Tax compliance security
Corporate Expatriation, Inversions, andMergers: Tax Issues
News reports in the late 1990s and early 2000s drew attention to a phenomenon sometimes called
corporate “inversions” or “expatriations”: instances where U.S. firms reorganize their structure so
that the “parent” element of the group is a foreign corporation rather than a corporation chartered
in the United States. The main objective of these transactions was tax savings and they involved
little to no shift in actual economic activity. Bermuda and the Cayman Islands (countries with no
corporate income tax) were the location of many of the newly created parent corporations.
These types of inversions largely ended with the enactment of the American Jobs Creation Act of
2004 (JOBS Act, P.L. 108-357), which denied the tax benefits of an inversion if the original U.S.
stockholders owned 80% or more of the new firm. The act effectively ended shifts to tax havens
where no real business activity took place.

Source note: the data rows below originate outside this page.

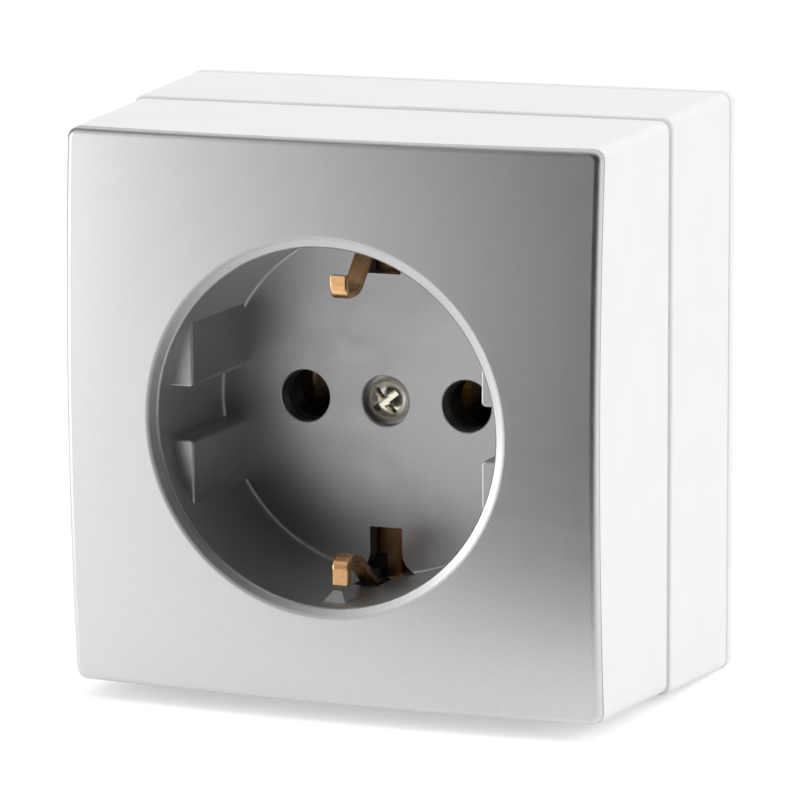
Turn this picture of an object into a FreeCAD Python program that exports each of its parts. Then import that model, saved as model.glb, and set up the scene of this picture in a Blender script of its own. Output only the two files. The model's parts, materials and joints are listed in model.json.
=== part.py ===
import FreeCAD
import Part
import math
import os
import Sketcher
from types import SimpleNamespace

# Surface-mounted type F wall socket, in millimetres.
# +X is to the right seen from the front, +Y goes into the wall, +Z is up.
# The origin is under the middle of the unit, at the height of its bottom face.
# Inside a sub-part, Y is the depth behind the apex of the domed front plate and
# Z is the height over the middle of the plate. A screw has its own origin under its head.

DRIVING_SIZES = (
    ("plate_width", 61.0, "width and height of the plate"),
    ("total_depth", 41.2, "apex of the plate to the wall"),
    ("draft", 0.046, "widening of frame and box, on each side for every millimetre of depth"),
    ("box_step", 0.27, "box proud of the frame"),
    ("corner_radius", 1.2, "outer corners of plate, frame and box"),
    ("dome_radius", 345.0, "sphere of the front face"),
    ("plate_edge", 1.1, "thickness of the plate"),
    ("edge_round", 0.75, "round along the plate's outer edge"),
    ("edge_break", 0.25, "outer edges of frame, box and base plate"),
    ("joint_gap", 0.2, "plate to frame"),
    ("skirt_wall", 1.3, "locating skirt behind the plate"),
    ("skirt_depth", 7.0, "apex to the end of the skirt"),
    ("skirt_clearance", 0.2, "skirt to frame"),
    ("well_drop", 0.3, "well axis below the middle of the plate"),
    ("well_radius", 19.4, "plug well"),
    ("well_wall", 1.8, "wall of the plug well"),
    ("well_depth", 17.8, "mouth of the well to its floor"),
    ("mouth_width", 1.05, "bevel round the mouth of the well, across"),
    ("mouth_bevel_depth", 0.53, "bevel round the mouth of the well, in depth"),
    ("mouth_outer_round", 0.9, "edge between the bevel and the dome"),
    ("mouth_inner_round", 0.35, "edge between the bevel and the well"),
    ("floor_thickness", 2.2, "floor of the well"),
    ("floor_round", 0.4, "corner between the well's wall and its floor"),
    ("rib_chord", 16.65, "well axis to the faces of the guide ribs"),
    ("rib_gap", 5.8, "between the two ribs of a side"),
    ("rib_setback", 3.65, "mouth of the well to the ribs"),
    ("rib_round", 0.5, "edges of the ribs"),
    ("rib_front_round", 0.25, "front edges of the ribs"),
    ("pin_spacing", 19.0, "between the pin axes"),
    ("pin_hole_radius", 2.88, "pin holes in the floor"),
    ("hole_chamfer", 0.12, "front edge of the floor's round holes"),
    ("recess_radius", 2.8, "recess of the centre screw"),
    ("recess_depth", 1.3, "recess of the centre screw"),
    ("slot_width", 3.8, "earth clip slots in the floor"),
    ("slot_inner", 14.1, "well axis to the inner end of a slot"),
    ("slot_neck", 16.9, "well axis to where a slot flares"),
    ("slot_flare", 7.2, "width of a slot at the wall of the well"),
    ("notch_width", 3.0, "cut in the well's wall for a clip"),
    ("notch_front", 12.2, "apex to the front of that cut"),
    ("guard_width", 2.6, "ramp in front of the lower clip's free end"),
    ("guard_front", 3.6, "apex to the front of the ramp"),
    ("guard_length", 3.0, "ramp, along the well"),
    ("guard_height", 1.1, "ramp, over the wall of the well"),
    ("guard_top", 1.0, "width of the ramp's crest"),
    ("web_thickness", 1.2, "webs between well and skirt"),
    ("web_depth", 5.0, "apex to the back of the webs"),
    ("seam_depth", 22.3, "apex to the middle of the seam"),
    ("seam_gap", 0.4, "shadow gap of the seam"),
    ("seam_inset", 1.0, "depth of the shadow gaps"),
    ("box_wall", 2.4, "walls of frame and box"),
    ("box_back", 1.7, "back wall of the box"),
    ("spigot_wall", 1.1, "spigot of the frame in the box"),
    ("spigot_length", 2.0, "spigot, beyond the seam"),
    ("spigot_clearance", 0.12, "spigot to box"),
    ("base_thickness", 1.4, "base plate"),
    ("base_gap", 0.25, "shadow gap between box and base plate"),
    ("fixing_spacing", 40.0, "between the wall screws"),
    ("fixing_slot_width", 4.4, "slots for the wall screws"),
    ("fixing_slot_length", 8.0, "slots for the wall screws"),
    ("cable_radius", 7.0, "cable entry in the back"),
    ("knockout_width", 14.0, "thinned panel of a cable knock-out"),
    ("knockout_length", 10.0, "thinned panel, front to back"),
    ("knockout_cut", 1.4, "depth taken off the wall at a knock-out"),
    ("post_radius", 3.2, "posts of the box"),
    ("base_screw_reach", 24.0, "axis to the screws of the base plate"),
    ("base_post_height", 8.0, "posts for the base plate screws"),
    ("block_width", 40.0, "contact block, front part"),
    ("block_height", 39.0, "contact block, front part"),
    ("block_clearance", 0.3, "floor of the well to the block"),
    ("block_front_length", 4.1, "contact block, front part"),
    ("block_step", 2.0, "shoulder of the block, that sits on the bracket"),
    ("block_rear_length", 9.0, "contact block, rear part"),
    ("block_round", 2.0, "corners of the block"),
    ("entry_radius", 2.7, "way of a pin through block, contact and cap"),
    ("entry_length", 3.0, "pin entries of the block"),
    ("chamber_width", 7.6, "contact chambers"),
    ("chamber_height", 8.0, "contact chambers"),
    ("cap_thickness", 2.0, "contact cap"),
    ("wire_radius", 1.7, "wire entries"),
    ("bracket_lip", 1.5, "support bracket, above and below the block"),
    ("bracket_head_room", 0.6, "side of the block to the heads of the bracket's screws"),
    ("bracket_margin", 0.3, "those heads to the ends of the bracket"),
    ("bracket_thickness", 1.2, "support bracket"),
    ("bracket_clearance", 0.2, "bracket to the rear part of the block"),
    ("bow_thickness", 0.8, "earth bow"),
    ("bow_width", 7.0, "base of the earth bow"),
    ("bow_base_reach", 17.6, "well axis to the end of the wide base"),
    ("bow_reach", 20.9, "well axis to the roots of the clips"),
    ("clip_width", 2.0, "earth clips"),
    ("upper_clip_reach", 13.15, "well axis to the crest of the upper clip"),
    ("lower_clip_reach", 14.35, "well axis to the crest of the lower clip"),
    ("clip_front", 5.2, "apex to the front of the clips"),
    ("clip_crest", 3.5, "straight crest of a clip"),
    ("upper_clip_leg", 2.65, "free leg of the upper clip"),
    ("lower_clip_leg", 3.5, "free leg of the lower clip"),
    ("upper_clip_fall", 0.1, "fall of the upper clip along its crest"),
    ("lower_clip_fall", 0.95, "fall of the lower clip along its crest"),
    ("clip_shoulder", 13.5, "apex to the shoulder of a clip"),
    ("clip_rise", 4.3, "crest to shoulder of a clip"),
    ("clip_bend", 1.1, "bends of the clips"),
    ("clip_edge", 0.22, "rounded edges of the clips"),
    ("earth_tab_width", 4.4, "earth tab"),
    ("tab_width", 4.0, "tabs of the contacts"),
    ("contact_thickness", 0.7, "sprung contacts"),
    ("contact_width", 7.0, "sprung contacts"),
    ("pinch_radius", 2.3, "half the waist of a sprung contact"),
    ("contact_play", 0.25, "contact to the chamber"),
    ("clamp_width", 7.0, "terminal cages"),
    ("clamp_height", 7.0, "terminal cages"),
    ("clamp_length", 5.4, "terminal cages"),
    ("clamp_cover", 1.7, "cages to the top or bottom of the block's rear part"),
    ("clamp_window_width", 5.0, "wire window of the cages"),
    ("clamp_window_height", 4.2, "wire window of the cages"),
    ("clamp_play", 0.3, "cage to its pocket"),
    ("thread_radius", 1.5, "terminal screws"),
    ("thread_clearance", 0.06, "screws to their threads"),
    ("nut_radius", 3.5, "brass nut of the centre screw"),
    ("nut_length", 5.0, "brass nut of the centre screw"),
    ("centre_shank_radius", 1.6, "centre screw"),
    ("centre_head_radius", 2.45, "centre screw"),
    ("centre_head_height", 1.5, "centre screw"),
    ("centre_length", 9.5, "centre screw under its head"),
    ("small_shank_radius", 1.25, "bracket, cap and base screws"),
    ("small_head_radius", 2.3, "bracket, cap and base screws"),
    ("small_head_height", 1.0, "bracket, cap and base screws"),
    ("small_length", 7.0, "bracket, cap and base screws"),
    ("hole_clearance", 0.2, "screws to their through holes"),
    ("drive_width", 0.75, "cross recess of the screws"),
    ("drive_angle", 40.0, "turn of the centre screw's cross, in degrees"),
)


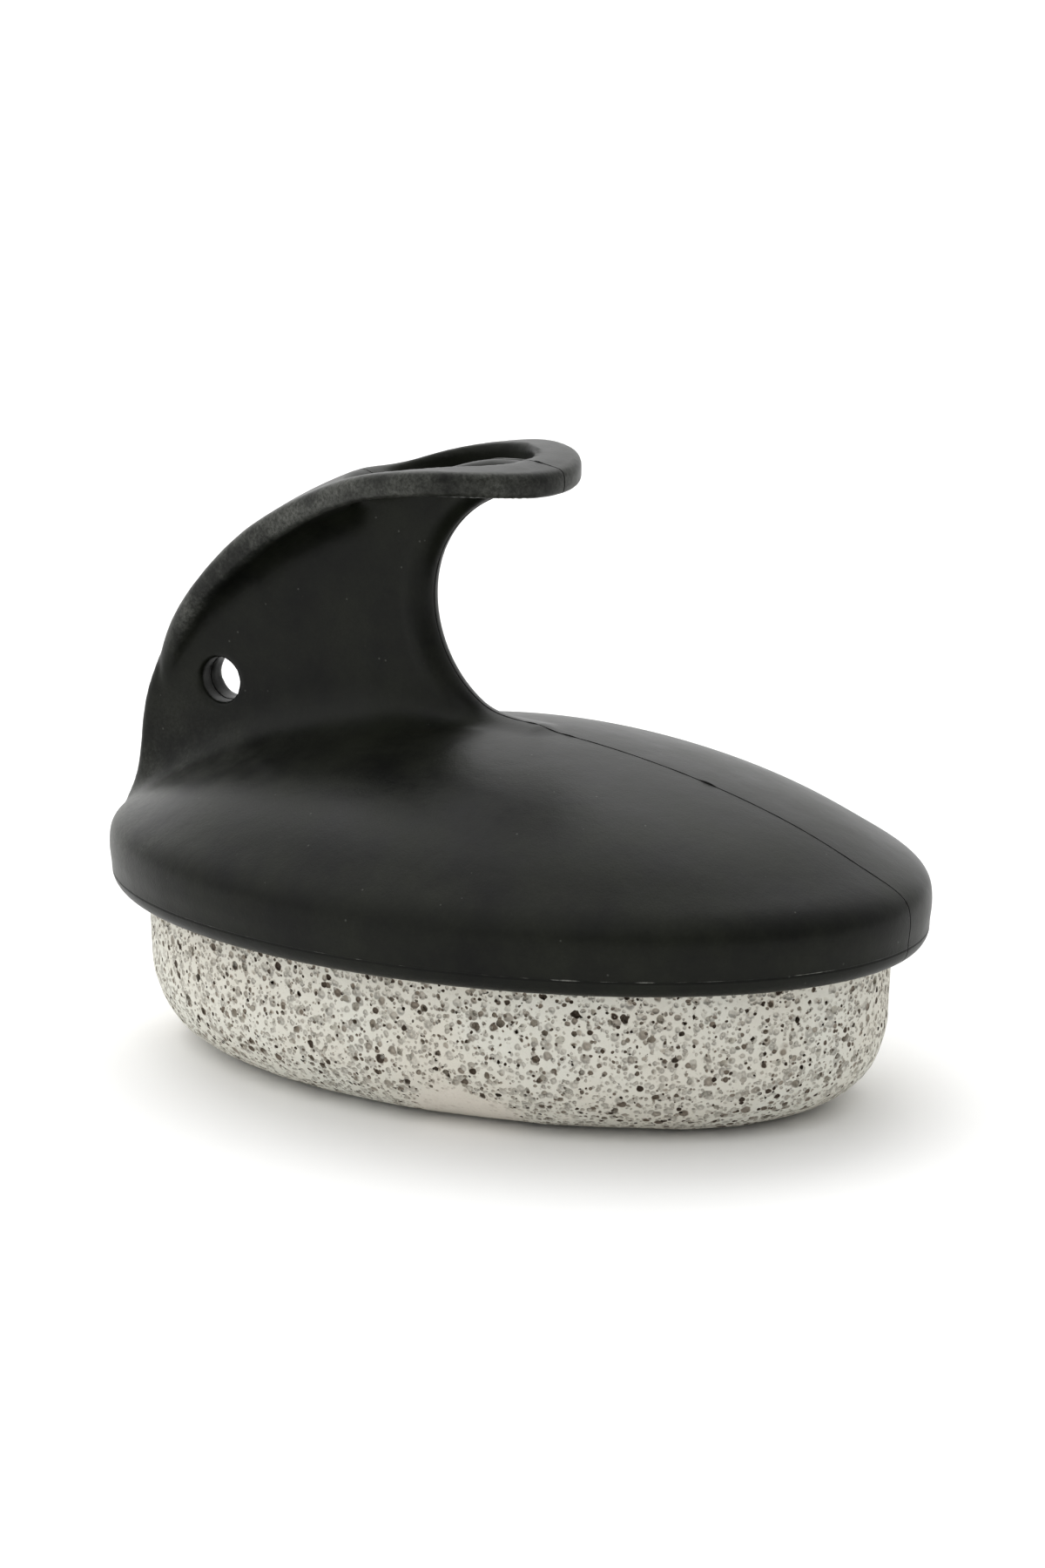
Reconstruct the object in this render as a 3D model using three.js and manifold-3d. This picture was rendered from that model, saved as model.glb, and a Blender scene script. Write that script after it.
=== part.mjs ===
// A pumice stone for foot care, held in a one-piece rubber grip.
//
// Frame: millimetres, +Z up. The origin is on the stone's flat underside, at the middle of its oval plan.
// +X runs along the length, towards the open front of the grip. The web and ring stand over the line Y = 0.

import * as THREE from "three";
import { mergeVertices } from "three/addons/utils/BufferGeometryUtils.js";
import Module from "manifold-3d";

// ---- Driving dimensions --------------------------------------------------------------------------

const rim = {
  length: 110, // over the widest line of the rubber
  width: 75,
  widestHeight: 22.4, // height of the mould's parting line, where the upright side starts
  sideTop: 25.3, // where the upright side turns over into the dome
  lipRadius: 2.4, // the side curls under with this radius to meet the stone
  wall: 4.6, // from the rim's outside to the stone
};

const dome = {
  top: 43.4,
  // Exponents of the arch from rim to top: 1 would be straight like a tent, 2 a quarter of an ellipse.
  archAlong: 1.56,
  archAcross: 1.76,
  shoulder: 0.75, // added to the exponent at the rim, for a soft round shoulder
  shoulderFrom: 0.88, // how far out the shoulder starts, as a share of the way to the rim
};

const recess = {
  ceiling: 25.4, // how far up the stone's seat goes inside the rubber
};

const stone = {
  edgeRadius: 10.9, // the worn bottom edge
  sideSlope: 0.4, // the side leans in by this much from the rim down to the rounded edge
};

const seatGap = 0.3;

const web = {
  thickness: 5.1, // its front edge is fully rounded
  rootRadius: 4, // hollow curve that spreads the web's foot into the dome
  intoBand: 0.5, // the web's top edge stands this far into the band, and so shows in the ring's hole
};

const band = {
  thickness: 3.1, // of the band and of the finger ring it ends in
  flareX: -51, // behind this the band is no wider than the web
  ringX: -22, // here the band runs into the ring
  ringHalfWidth: 10.1, // its half width there
};

const ring = {
  halfWidth: 14.1,
  widestX: -4.5,
  tipX: 7.5,
  tipZ: 75.8, // height of its upper face there
  tipHalfWidth: 8, // how blunt the tip is
  holeX: -10,
  holeHalfWidth: 10.9,
  holeHalfLength: 11.6,
};

const hangingHole = {
  diameter: 6.1,
  x: -41.7,
  z: 44.6,
};

// ---- Curves of the side view, as (x, z) ----------------------------------------------------------

// The outer line of the band: up from the heel, over the back, forward to the ring's tip.
const backCurve = new THREE.SplineCurve([
  new THREE.Vector2(-54.3, 28.4),
  new THREE.Vector2(-54.5, 35.2),
  new THREE.Vector2(-52.7, 43.5),
  new THREE.Vector2(-47.2, 53.1),
  new THREE.Vector2(-38.7, 62.2),
  new THREE.Vector2(-28, 69.4),
  new THREE.Vector2(-16.7, 74.3),
  new THREE.Vector2(-5.7, 76.5),
  new THREE.Vector2(2.1, 76.6),
  new THREE.Vector2(ring.tipX, ring.tipZ),
]);

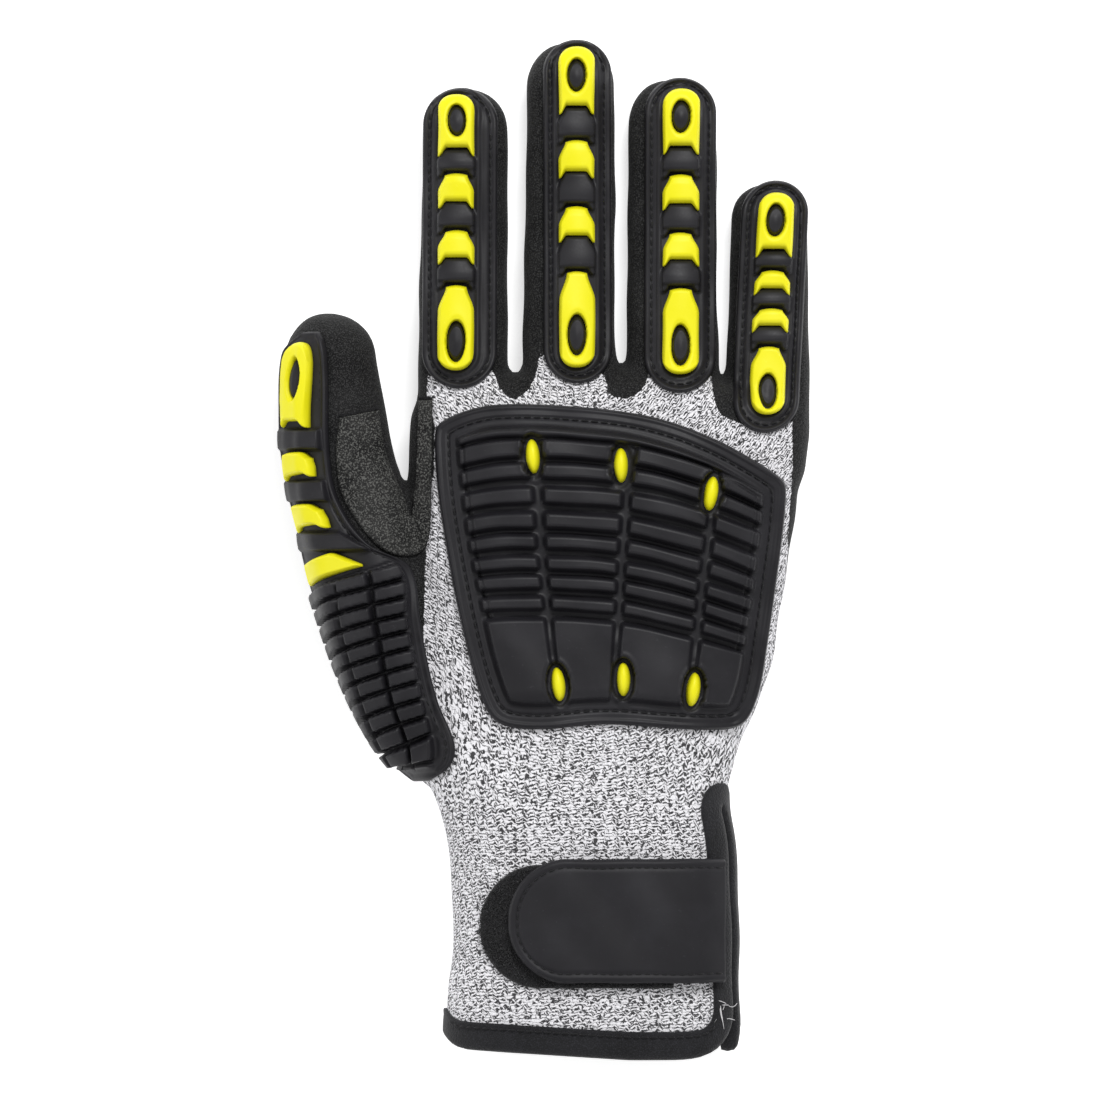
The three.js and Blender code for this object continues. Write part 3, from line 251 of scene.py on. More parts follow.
FINGER_ROOT = 0.585 * LENGTH
FINGERS = (
    FingerSize("index", -20.8, -19.8, 253.0, 24.0, 21.6, 22.5, 16.5),
    FingerSize("middle", 6.8, 7.6, 265.0, 24.6, 22.4, 23.5, 17.0),
    FingerSize("ring", 33.8, 33.9, 255.3, 24.2, 22.4, 22.5, 16.5),
    FingerSize("little", 58.6, 59.2, 228.4, 22.4, 19.4, 20.5, 15.5),
)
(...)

However, two avenues for inverting remained. The act allowed a firm to invert if it has substantial
business operations in the country where the new parent was to be located; the regulations at one
point set a 10% level of these business operations. Several inversions using the business activity
test resulted in Treasury regulations in 2012 that increased the activity requirement to 25%,
effectively closing off this method. Firms could also invert by merging with a foreign company if
the original U.S. stockholders owned less than 80% of the new firm.